I do not know Willy Mendes’ politics, that much. I do not know the specific intentions of her short comic, Oma, which ran in It Ain’t Me Babe. I know the comic, like much of her work, resonates with me on levels, at various frequencies.

Symbolism in art is not a rigid set of one-to-one correspondences, it is not a codebook of simple ciphers and substitutions. Our reaction to symbolic content is cultural, historical, a matter of education, of life experience, personal interest. There are symbolist audiences even more than there are symbolist artists.

There are psychedelic audiences more than there are psychedelic artists. The psychedelic is naked symbolism taken to a most individual sensibility. So individuated it feels eternal and communal.

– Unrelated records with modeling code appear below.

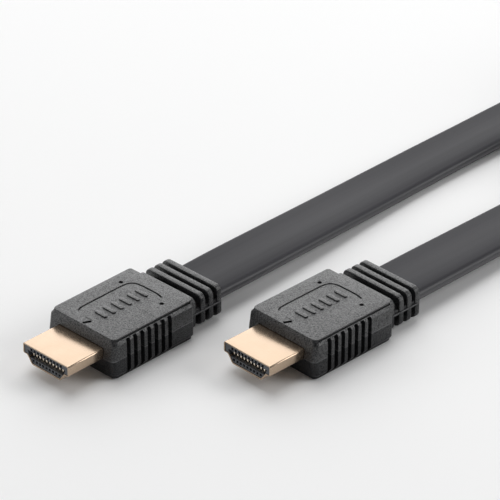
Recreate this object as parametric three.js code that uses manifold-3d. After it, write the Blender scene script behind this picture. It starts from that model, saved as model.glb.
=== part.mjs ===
// Flat audio and video cable with a moulded 19-contact plug on each end.
// Millimetres, +Z up, floor at z = 0. The plugs lie side by side with their noses towards -X,
// and the cable runs away from them along +X into a coil that stands on its edge.
import * as THREE from 'three';
import { mergeVertices } from 'three/addons/utils/BufferGeometryUtils.js';
import Module from 'manifold-3d';

const wasm = await Module();
wasm.setup();

// metal shell of the plug
const shellWidth = 13.9;
const shellHeight = 4.45;
const shellLength = 12.8;          // with the stretch that sits inside the moulding
const sheetThickness = 0.3;
const shoulderDrop = 2.5;          // from the top down to where the sides turn inwards
const shoulderWidth = 11.1;
const shellFloorWidth = 8.8;
const shellCornerRadius = 0.5;

// insulator inside the shell
const insulatorFit = 0.08;         // clearance to the sheet
const insulatorRecess = 0.35;      // behind the shell's front edge
const slotTopWidth = 11.6;
const slotFloorWidth = 10.2;
const slotHeight = 1.5;
const slotDepth = 8.2;
const slotRise = 0.05;             // slot centre above the middle of the shell

// contacts
const contactPitch = 1.0;
const upperContacts = 10;
const lowerContacts = 9;
const contactWidth = 0.42;
const contactThickness = 0.22;
const contactLength = 7.0;
const contactSetback = 0.35;       // behind the insulator's front
const contactFit = 0.02;
const cavityWidth = 0.52;
const cavityHeight = 0.46;
const cavityDepth = 1.2;
const cavityRise = 1.29;           // of each cavity row from the middle of the shell

// moulded body
const shellReach = 9.6;            // shell in front of the body
const bodyLength = 23.8;
const bodyWidth = 20.2;
const bodyHeight = 9.6;
const plugAxisHeight = 4.7;        // middle of the shell and of the cable above the floor
const edgeBevelWidth = 0.6;
const edgeBevelHeight = 1.3;
const noseSlope = 0.6;
const noseBevel = 0.7;
const bodyCornerRadius = 1.2;
const cornerSteps = 5;
const shellPocketFit = 0.1;
const pocketEndGap = 0.3;

// grip grooves on the body's long sides
const gripCount = 7;
const gripPitch = 2.0;
const gripWidth = 1.1;
const gripDepth = 0.9;
const gripTopGap = 0.75;           // below the top face
const gripStart = 4.6;             // first groove's middle from the front of the body

// strain relief behind the body
const reliefWidth = 17.0;
const reliefHeight = 7.6;
const reliefCornerRadius = 1.5;
const collarLength = 2.05;
const firstGroove = 1.5;
const ribLength = 1.4;
const ribPitch = 2.45;
const ribCount = 3;
const webHeight = 2.0;
const coreWidth = 15.2;
const coreHeight = 4.0;

// cable
const cableWidth = 14.1;
const cableThickness = 2.6;
const tubeGap = 0.3;

// places of the two plugs' noses, and their turn about Z
const plugPlaces = {
  left: [-36.53, 14.6, 0.86],
  right: [-6.73, -14.6, -0.86],
};

// coil, standing on edge on its tie
const coilCentre = [188, -62];
const coilInnerRadius = 58.6;
const coilOuterRadius = 76.2;
const coilSegments = 64;
const tieThickness = 0.8;
const tieGap = 0.3;
const tieWidth = 10;
const tieAngle = 52;               // on the coil, from +X
const coilLift = tieThickness + tieGap;
const centreBendRadius = 30;
const centreBendAngle = 142.5;
const centreTurn = -54;            // direction of the middle strand's first end from +X

// centrelines of the two free stretches: x, y, z and the roll of the flat section in degrees
const leftRun = [
  [7.02, 15.26, 4.7, 0.8], [18, 15.6, 4.6, 2.1], [32, 16.4, 4.1, 1.65], [46, 17.5, 3.3, 1.05],
  [60, 18.7, 2.45, 0.5], [74, 19.6, 1.9, -0.2], [88, 19.95, 1.8, -1], [104, 20.05, 1.85, -1.9],
  [120, 20.1, 2.0, -2.8], [128, 19.9, 3.0, -12], [136, 18.9, 4.75, -30], [144, 16.9, 6.6, -54],
  [152, 14.7, 7.8, -76], [159, 13.3, 8.1, -88], [166.4, 12.85, 8.15, -90],
];
const rightRun = [
  [36.82, -15.25, 4.7, 0.6], [48, -15.0, 4.4, 1], [60, -14.6, 3.9, 0.5], [72, -14.3, 3.5, -0.1],
  [82, -14.1, 3.2, -0.6], [92, -14.0, 3.0, -1], [102, -13.2, 3.6, 11], [112, -10.4, 5.3, 34],
  [122, -5.4, 6.8, 58], [131.5, -0.2, 7.7, 78], [140, 4.2, 8.1, 88], [147, 6.6, 8.15, 90],
  [153.1, 7.5, 8.15, 90],
];

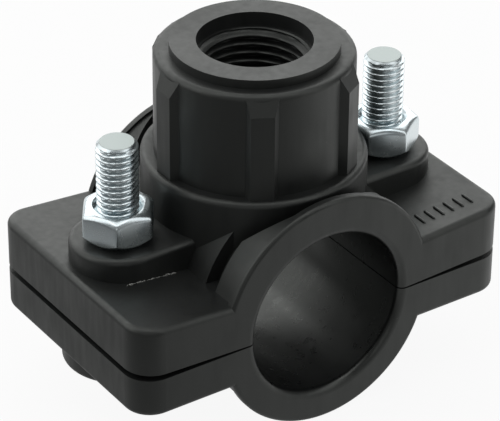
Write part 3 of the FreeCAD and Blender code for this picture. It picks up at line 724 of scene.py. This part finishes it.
# name, azimuth and elevation in degrees, width and height in metres, power in watts
SOFT_BOXES = (
    ("back_box", 146, 33, 2.0, 1.3, 12.8),
    ("back_left_box", -144, 29, 1.0, 1.0, 3.4),
    ("front_left_box", -104, 40, 0.6, 1.7, 4.0),
    ("front_right_box", 35, 42, 0.6, 1.6, 3.1),
    ("front_box", -34, 20, 0.8, 0.6, 0.6),
    ("top_box", -34, 84, 0.8, 0.8, 2.2),
)


def soft_box(name, azimuth, elevation, width, height, power):
    """A rectangular lamp that faces the object from a direction around it."""
    distance = 1.2
    lamp = bpy.data.lights.new(name, "AREA")
    lamp.shape = "RECTANGLE"
    lamp.size = width
    lamp.size_y = height
    lamp.energy = power
    holder = bpy.data.objects.new(name, lamp)
    a, e = math.radians(azimuth), math.radians(elevation)
    away = Vector((math.sin(a) * math.cos(e), -math.cos(a) * math.cos(e), math.sin(e)))
    holder.location = away * distance
    holder.rotation_euler = away.to_track_quat("Z", "Y").to_euler()
    bpy.context.scene.collection.objects.link(holder)


for placed in SOFT_BOXES:
    soft_box(*placed)

# Camera. A long lens above the left front corner, in the photograph's frame of 500 by 421 pixels.
IMAGE_WIDTH = 500
FOCAL_PIXELS = 2763.7
CAMERA_AZIMUTH = -34.533
CAMERA_ELEVATION = 31.419
CAMERA_ROLL = 0.524
CAMERA_DISTANCE = 0.5356
AIM_RIGHT = -0.00061
AIM_UP = 0.00855

lens = bpy.data.cameras.new("camera")
lens.sensor_width = 36.0
lens.lens = FOCAL_PIXELS * lens.sensor_width / IMAGE_WIDTH
azimuth, elevation = math.radians(CAMERA_AZIMUTH), math.radians(CAMERA_ELEVATION)
back = Vector((math.sin(azimuth) * math.cos(elevation),
               -math.cos(azimuth) * math.cos(elevation), math.sin(elevation)))
right = Vector((math.cos(azimuth), math.sin(azimuth), 0))
up = back.cross(right)
roll = Matrix.Rotation(math.radians(CAMERA_ROLL), 3, "Z")
turned = Matrix((right, up, back)).transposed() @ roll
spot = right * AIM_RIGHT + up * AIM_UP + back * CAMERA_DISTANCE
camera = bpy.data.objects.new("camera", lens)
camera.matrix_world = Matrix.Translation(spot) @ turned.to_4x4()
bpy.context.scene.collection.objects.link(camera)
bpy.context.scene.camera = camera
bpy.context.scene.view_settings.view_transform = "Standard"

Mendes’ work is hot, full, intense in its evocations and resonances. Strong to our eyes, our minds and souls. Even the backgrounds of Oma, the closed we have to empty space, are filled with hatching, texture lines and contours. Events and images appear to occur and then beg us for explanation or meaning. They may have no explanation that would justify for us, for someone else, even for Mendes. I do not know, for you or for Mendes. I can know for me, or feel it for me.

Oma leaves me alone yet feeling that I am connected and on the level with at least some others. That middle tier of panels, a figure on horseback moving along the horizon line, passing an abstract and decorative star in the sky, leaping from a cliff, brings in me a sense of arrested eternity, of symbolic and dreamlike eternity, of good truth. I feel more animism towards this page than I do towards many long stretches of more traditionally narrative comics, the soap and drang of Amazing Spider-Man or Ranma 1/2. I do not anthropomorphize the page or the art or the story or the beingness, but I feel the beingness. I am aware of the comic as artifact, as reproduction, of evocation, of author’s effort and the myriad understandings that are not mine and those which share with me.